A Level Playing Field
Both BJ and PJ are hard workers. They both got a great start at their new company, showing up on time, getting along well with their co-workers, and earning good reviews from their bosses.
A year after they were hired they are not in the same place.
The Story of BJ
BJ has settled into his job well and his boss is pleased with him. He earned the standard raise at the end of his first year and remains in the position he was originally hired for. Everyone can see he’s a hard worker. He gets to work on time and almost always stays late. He even comes in and works on Saturdays every once in a while and at least once a week he works through his lunch break.
BJ tells his friends about how busy he is at work. He thinks he is really overworked and there should be another person that does what does so they can get everything done. BJ knows that will never happen because leadership doesn’t really understand how much work needs done. His solution is to just work harder and put in more hours.
Despite his hard work BJ is on the slow road to mediocrity. He will never be fired, but he will never get a big promotion either. He won’t be in the first round of layoffs in a downturn, but he will always be let go before the last rounds. He will never be deemed essential to the company. He will be able to find a new job in a decent economy, but he will struggle to find employment in a down economy. If there isn’t a big disruptive crisis in the field that BJ works in BJ will earn a modest salary that provides a modest standard of living and a fair hope for a decent retirement when he is old enough to qualify for social security. If there is a disruptive crisis in BJ’s field BJ will be in real trouble.
BJ’s mediocrity at work is both a result of and a contributor to his average status in the rest of his life. He will live in an average neighborhood doing normal things living a regular life all while having a modest impact on those around him.
The Story of PJ
PJ’s life looks very different than BJ’s life after just one year on the job. PJ has earned a substantial and unusual raise after his first year. He is no longer in the position he was hired for. Instead, after nine months, he was promoted to run the division and he hired the person to fill the job left open after his advancement. As he has become more familiar with his work PJ has become more efficient and productive. He gets done three times more work now than when he started, but he rarely works on weekends or over lunch. He comes in early to the office, but almost never stays late.

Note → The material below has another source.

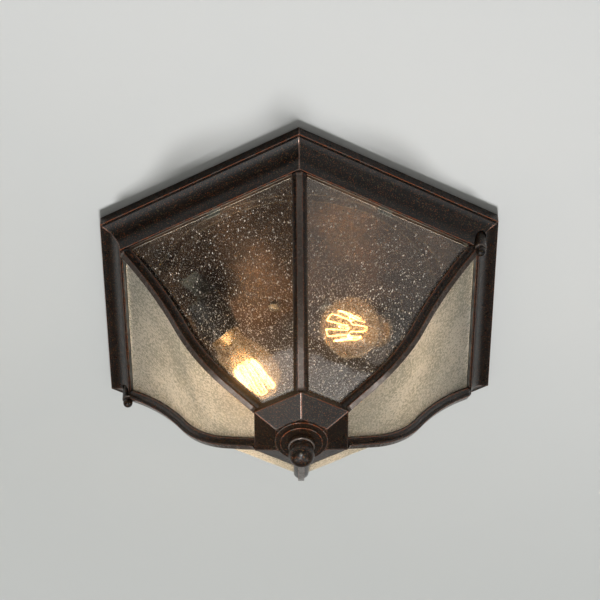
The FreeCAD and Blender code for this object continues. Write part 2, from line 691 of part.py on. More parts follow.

PJ tells his friends about how much he is getting done at work. He is preparing to hire for a new position on his team so they can get better. He had no problem getting the new position approved because of the above average results his team is producing. With the new team member PJ will be able to spend more time working on some of the new opportunities he sees for his company.
Because of his work PJ is on the fast track for advancement. He will win advancement and promotion everywhere he works and will be constantly offered new opportunities. He will be considered essential for the success of the company and will only lose his job if the entire company fails. If he does need to find a new job he will find new opportunities available in any economy. No matter what disruption occurs in his field PJ will always earn an above average salary, be able to achieve a higher standard of living, and will have the option to retire if he chooses long before the normal retirement age.
PJ’s success at work is both a result of and contributes to his success in other parts of his life. He will live where he chooses doing things that most people think is impossible living an unusual life all while having an extraordinary impact on all of those around him.
What is the difference between BJ and PJ? They are both hard workers with a good education, good opportunities, good social skills, and a level playing field when they start their careers. Yet shortly after they start their careers it is apparent they are on a very different path.
The Critical Difference
BJ and PJ are on different paths in life because of a foundational difference in the way that they work. BJ works on whatever is urgent. PJ works on what is important. As a result BJ is busy and works very hard, but he isn’t very productive. PJ is productive no matter how much or how little he works.
BJ works on whatever is in front of him regardless of what it is. He works without filters. When things get crazy, or difficult, or complicated, his solution is to always work harder. That’s why he ends up staying late, working weekends, and always feels overwhelmed with work. He never works smarter. He never takes the time to ask why what he is working on needs done and making sure that answer connects to the bigger goals of the organization and his own goals. In fact, he hasn’t even asked about the bigger goals of the organization or seriously considered his own goals. He has never focused on those questions. He’s too busy doing stuff.
PJ works on what is important and either delegates, delays, or dumps everything else. PJ may take more time figuring out what is the most important thing to work on than actually working on it. When things get crazy, or difficult, or complicated the first thing he does is stop and review what really needs done and what doesn’t. Because he is always working on the most important thing PJ ends up with more and better results even though he almost never stays late or works on the weekends. His constant focus is on how to work smarter. The most important thing he does every single day is to ask why he is doing what he is doing and if what he is doing directly connects to the bigger goals of the organization and his own goals. He is constantly checking with his boss, his colleagues, and his team to make he know what the organization’s goals are so he always has them in focus. He knows his own goals as well as he knows his own name. He doesn’t have time to waste being distracted by urgent unimportant distractions. He’s too busy getting stuff done.
Which one are you? Busy Joe? Or Productive Jim? Which path are you on?